[Records to process]
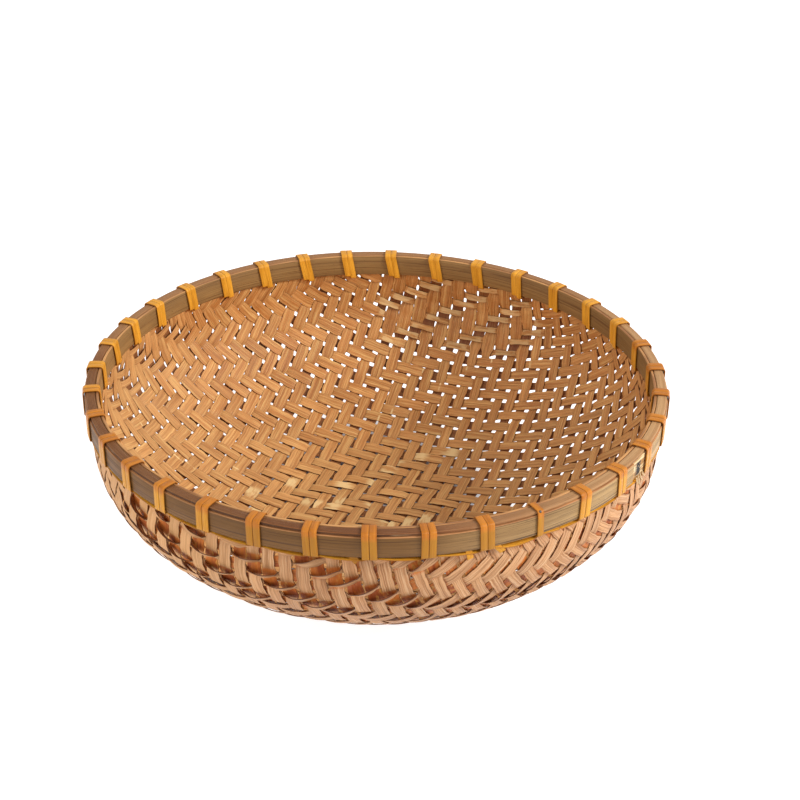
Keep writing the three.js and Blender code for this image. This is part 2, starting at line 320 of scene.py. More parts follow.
class Nodes:
    """Adds nodes to a tree. What is given for a socket is linked to it, or set on it."""

    def __init__(self, tree):
        self.tree = tree
        tree.nodes.clear()

    def feed(self, socket, value):
        if isinstance(value, bpy.types.NodeSocket):
            self.tree.links.new(value, socket)
        else:
            socket.default_value = value

    def add(self, kind, sockets=None, **settings):
        node = self.tree.nodes.new(kind)
        for name, value in settings.items():
            setattr(node, name, value)
        for key, value in (sockets or {}).items():
            self.feed(node.inputs[key], value)
        return node

    def math(self, operation, *values):
        node = self.add("ShaderNodeMath", operation=operation)
        for socket, value in zip(node.inputs, values):
            self.feed(socket, value)
        return node.outputs[0]

    def vector(self, x, y, z):
        return self.add("ShaderNodeCombineXYZ", {0: x, 1: y, 2: z}).outputs[0]

    def vector_math(self, operation, *values):
        node = self.add("ShaderNodeVectorMath", operation=operation)
        sockets = [s for s in node.inputs if s.enabled]
        for socket, value in zip(sockets, values):
            self.feed(socket, value)
        return node.outputs[0]

    def scaled(self, vector, factor):
        node = self.add("ShaderNodeVectorMath", {0: vector, 3: factor}, operation="SCALE")
        return node.outputs[0]

    def ramp(self, value, low, high, start=0.0, end=1.0, smooth=True):
        node = self.add(
            "ShaderNodeMapRange",
            {0: value, 1: low, 2: high, 3: start, 4: end},
            interpolation_type="SMOOTHSTEP" if smooth else "LINEAR",
        )
        return node.outputs[0]

    def mix(self, share, first, second, mode="MIX"):
        node = self.add("ShaderNodeMix", data_type="RGBA", blend_type=mode)
        for index, value in ((0, share), (6, first), (7, second)):
            self.feed(node.inputs[index], value)
        return node.outputs[2]

    def noise(self, vector, detail=2.0, roughness=0.5):
        node = self.add(
            "ShaderNodeTexNoise",
            {"Vector": vector, "Scale": 1.0, "Detail": detail, "Roughness": roughness},
        )
        return node.outputs[0]

    def attribute(self, name):
        return self.add("ShaderNodeAttribute", attribute_name=name).outputs["Fac"]

    def store(self, geometry, name, value, kind="FLOAT"):
        node = self.add(
            "GeometryNodeStoreNamedAttribute",
            {"Geometry": geometry, "Name": name, "Value": value},
            data_type=kind,
            domain="POINT",
        )
        return node.outputs[0]

    def stored(self, name, kind="FLOAT"):
        node = self.add("GeometryNodeInputNamedAttribute", {"Name": name}, data_type=kind)
        return node.outputs["Attribute"]


# Making strips along guide lines


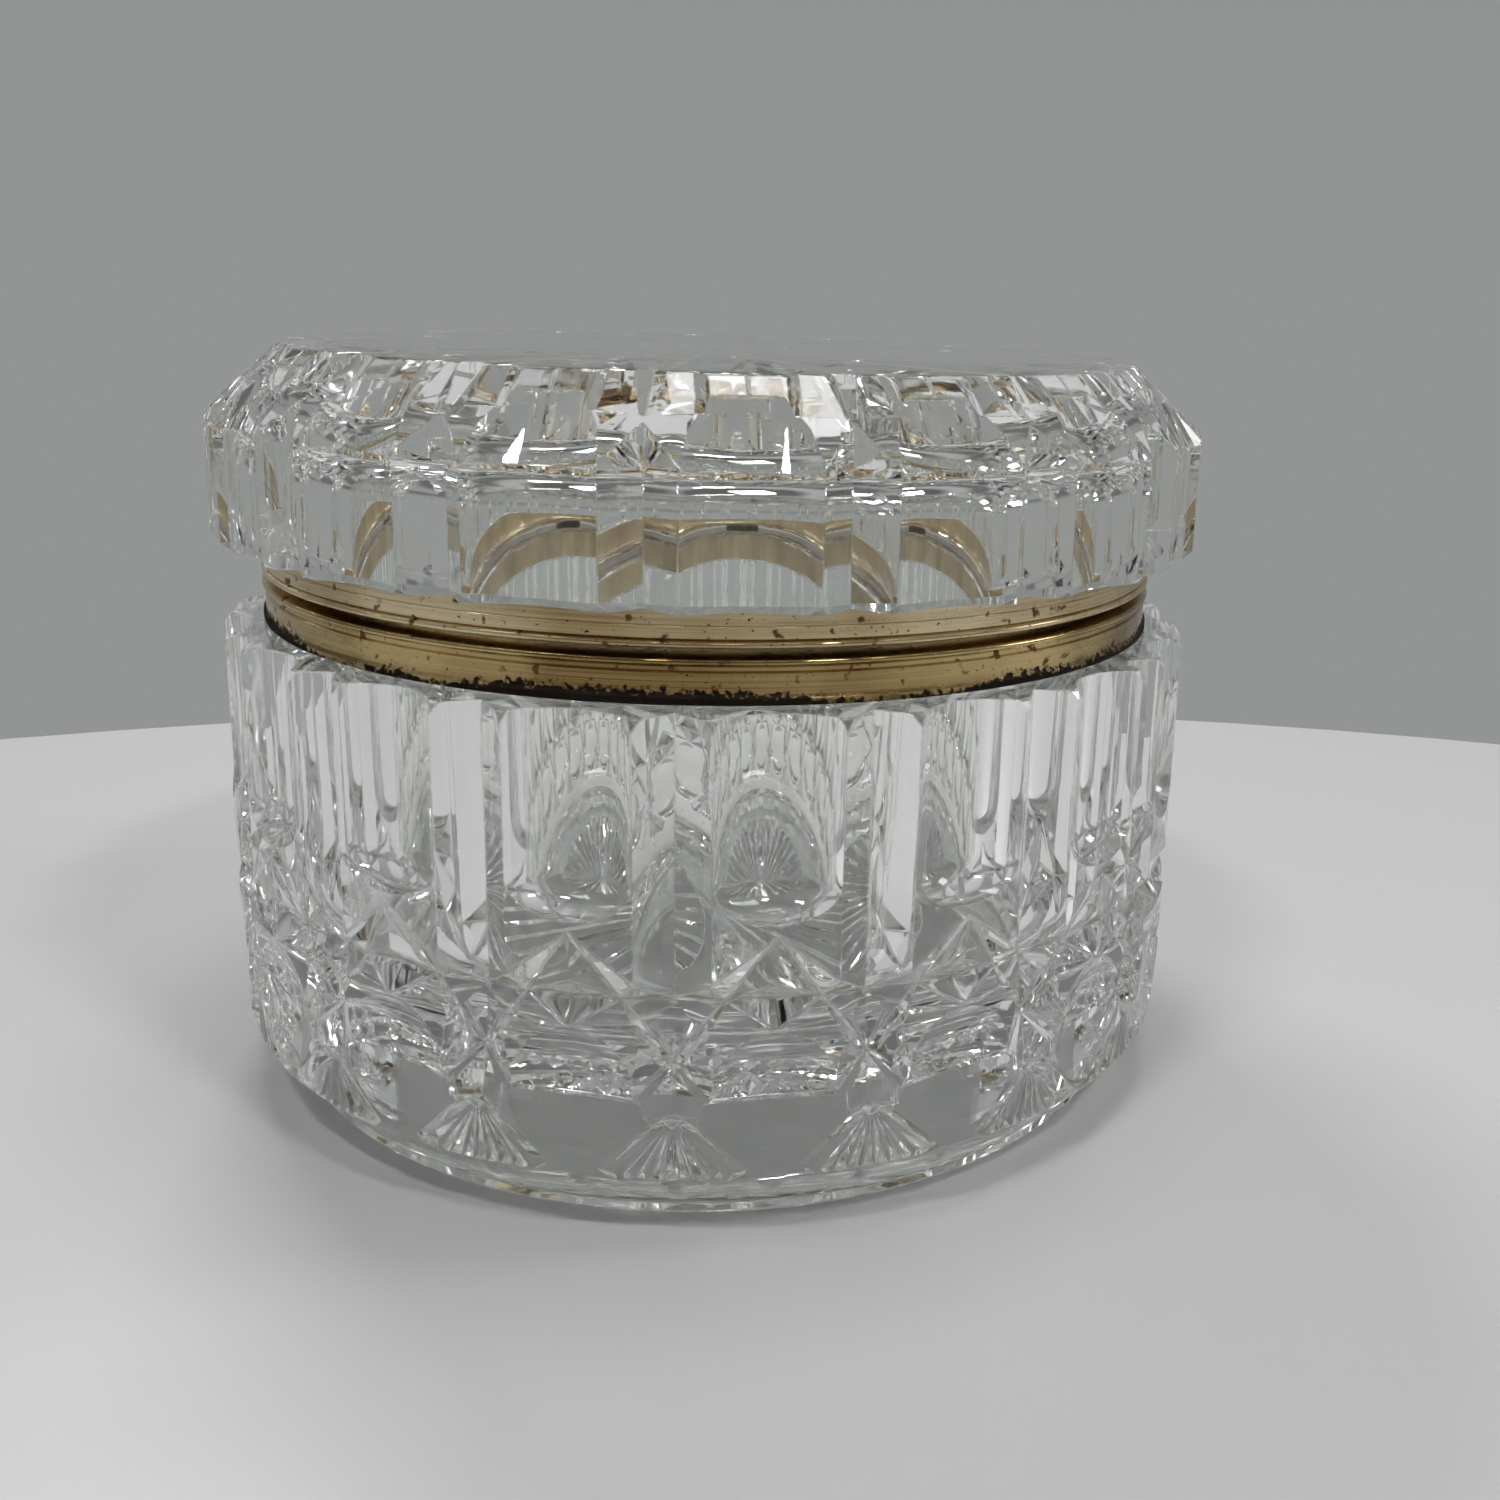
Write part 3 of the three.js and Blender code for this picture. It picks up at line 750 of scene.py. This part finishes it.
leaf_brass = hinge_material("leaf_brass", (0.6, 0.45, 0.24), (0.42, 0.29, 0.14))
pin_brass = hinge_material("pin_wire_brass", (0.62, 0.49, 0.28), (0.36, 0.25, 0.13))
cement = cement_material()
for node_name, skin in (("hinge_base_leaf", leaf_brass), ("hinge_lid_leaf", leaf_brass),
                        ("hinge_pin", pin_brass), ("base_cement_ring", cement),
                        ("lid_cement_ring", cement)):
    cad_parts[node_name].data.materials[0] = skin

# ---------------------------------------------------------------- floor, light and camera

TABLE_R = 480
TABLE_THICK = 20
TABLE_TOP = -0.08         # a hair below the foot, so that the two faces never coincide
TABLE_CENTRE = (20, -312, 0)
TABLE_SEGMENTS = 128
TABLE_GREY = (0.56, 0.56, 0.56, 1)

ROOM_TINT = (0.97, 1, 0.98)
# (position from level to straight up, brightness) of the room's bands.
ROOM_LEVELS = [(0.0, 0.3), (0.22, 0.29), (0.36, 0.11), (0.55, 0.13), (0.66, 0.36), (0.78, 0.4), (0.88, 0.1)]

LIGHT_AIM = (0, 0, 0.05)          # metres, like the places and sizes of the lights
# Each light as name, place, width and height, and power in watts.
LIGHTS = [
    ("over_front_left", (-0.25, -0.45, 0.9), (0.16, 0.05), 2.2),
    ("over_front_right", (0.35, -0.5, 0.8), (0.12, 0.05), 2.0),
    ("over_back", (-0.2, 0.5, 0.8), (0.3, 0.08), 3),
    ("over_top", (0.1, 0.05, 1.0), (0.3, 0.3), 2.5),
    ("side", (0.8, 0.0, 0.5), (0.2, 0.2), 1.2),
]

CAMERA_PLACE = (0, -0.21755, 0.10088)     # metres
CAMERA_YAW = 0.101                # radians, towards the right of the box
CAMERA_PITCH = 0.2587             # radians, downwards
CAMERA_ROLL = 0.0333
CAMERA_LENS = 39.29
CAMERA_SENSOR = 36
CAMERA_SHIFT = (-0.0835, -0.0236)

LIGHT_BOUNCES = 24                # the glass is many surfaces deep
GLOSSY_BOUNCES = 12


def make_floor():
    """A plain pale round table top, with the box standing towards its back edge."""
    bottom = TABLE_TOP - TABLE_THICK
    outline = [(0, bottom), (TABLE_R, bottom), (TABLE_R, TABLE_TOP), (0, TABLE_TOP)]
    bm = bmesh.new()
    add_revolved(bm, outline, TABLE_SEGMENTS, place=Matrix.Translation(TABLE_CENTRE))
    floor = new_object("floor", bm)
    skin, _, _, shader = material("pale_floor")
    shader.inputs["Base Color"].default_value = TABLE_GREY
    shader.inputs["Roughness"].default_value = 0.35
    dress(floor, skin)


def area_light(name, place, size, power):
    light = bpy.data.lights.new(name, "AREA")
    light.shape = "RECTANGLE"
    light.size, light.size_y = size
    light.energy = power
    obj = bpy.data.objects.new(name, light)
    obj.location = place
    direction = Vector(LIGHT_AIM) - Vector(place)
    obj.rotation_euler = direction.to_track_quat("-Z", "Y").to_euler()
    bpy.context.scene.collection.objects.link(obj)


def make_world():
    """A plain grey room in level bands: walls, a dark band above them, a bright one, a dark ceiling."""
    world = bpy.data.worlds.new("room")
    bpy.context.scene.world = world
    world.use_nodes = True
    nodes, links = world.node_tree.nodes, world.node_tree.links
    coordinate = nodes.new("ShaderNodeTexCoord")
    split = nodes.new("ShaderNodeSeparateXYZ")
    links.new(coordinate.outputs["Generated"], split.inputs[0])
    ramp = nodes.new("ShaderNodeValToRGB")
    links.new(split.outputs["Z"], ramp.inputs["Fac"])
    elements = ramp.color_ramp.elements
    elements.remove(elements[1])
    for index, (position, level) in enumerate(ROOM_LEVELS):
        element = elements[0] if index == 0 else elements.new(position)
        element.position = position
        element.color = (*[level * part for part in ROOM_TINT], 1)
    links.new(ramp.outputs["Color"], nodes["Background"].inputs["Color"])


def camera_matrix():
    """The camera's place and turn. It looks along its own -Z, with its own +Y up."""
    forward = Vector((
        math.sin(CAMERA_YAW) * math.cos(CAMERA_PITCH),
        math.cos(CAMERA_YAW) * math.cos(CAMERA_PITCH),
        -math.sin(CAMERA_PITCH)))
    right = Vector((math.cos(CAMERA_YAW), -math.sin(CAMERA_YAW), 0))
    up = right.cross(forward)
    right_rolled = right * math.cos(CAMERA_ROLL) + up * math.sin(CAMERA_ROLL)
    up_rolled = up * math.cos(CAMERA_ROLL) - right * math.sin(CAMERA_ROLL)
    matrix = Matrix((right_rolled, up_rolled, -forward)).transposed().to_4x4()
    matrix.translation = Vector(CAMERA_PLACE)
    return matrix


def make_camera():
    camera = bpy.data.cameras.new("camera")
    camera.sensor_width = CAMERA_SENSOR
    camera.lens = CAMERA_LENS
    camera.shift_x, camera.shift_y = CAMERA_SHIFT
    obj = bpy.data.objects.new("camera", camera)
    obj.matrix_world = camera_matrix()
    bpy.context.scene.collection.objects.link(obj)
    bpy.context.scene.camera = obj


make_floor()
make_world()
for light_name, light_place, light_size, light_power in LIGHTS:
    area_light(light_name, light_place, light_size, light_power)
make_camera()
scene = bpy.context.scene
scene.cycles.max_bounces = LIGHT_BOUNCES
scene.cycles.transmission_bounces = LIGHT_BOUNCES
scene.cycles.glossy_bounces = GLOSSY_BOUNCES
scene.view_settings.view_transform = "Standard"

[Task to complete] Starting with the first line of the records, repeat every line up to and including the one containing "tree.nodes.clear()", and nothing else.

[Result for this task]
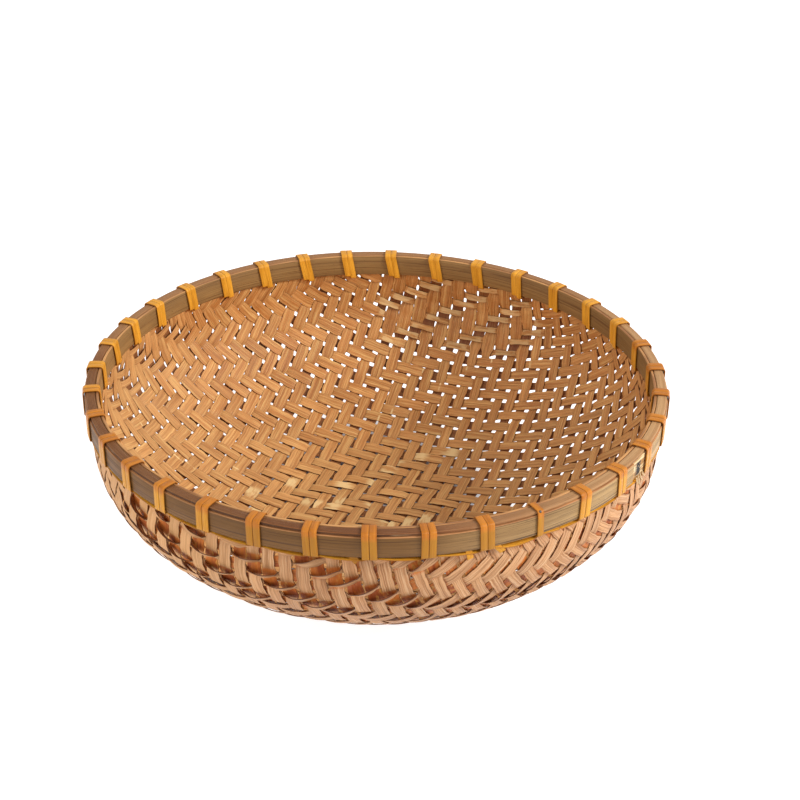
Keep writing the three.js and Blender code for this image. This is part 2, starting at line 320 of scene.py. More parts follow.
class Nodes:
    """Adds nodes to a tree. What is given for a socket is linked to it, or set on it."""

    def __init__(self, tree):
        self.tree = tree
        tree.nodes.clear()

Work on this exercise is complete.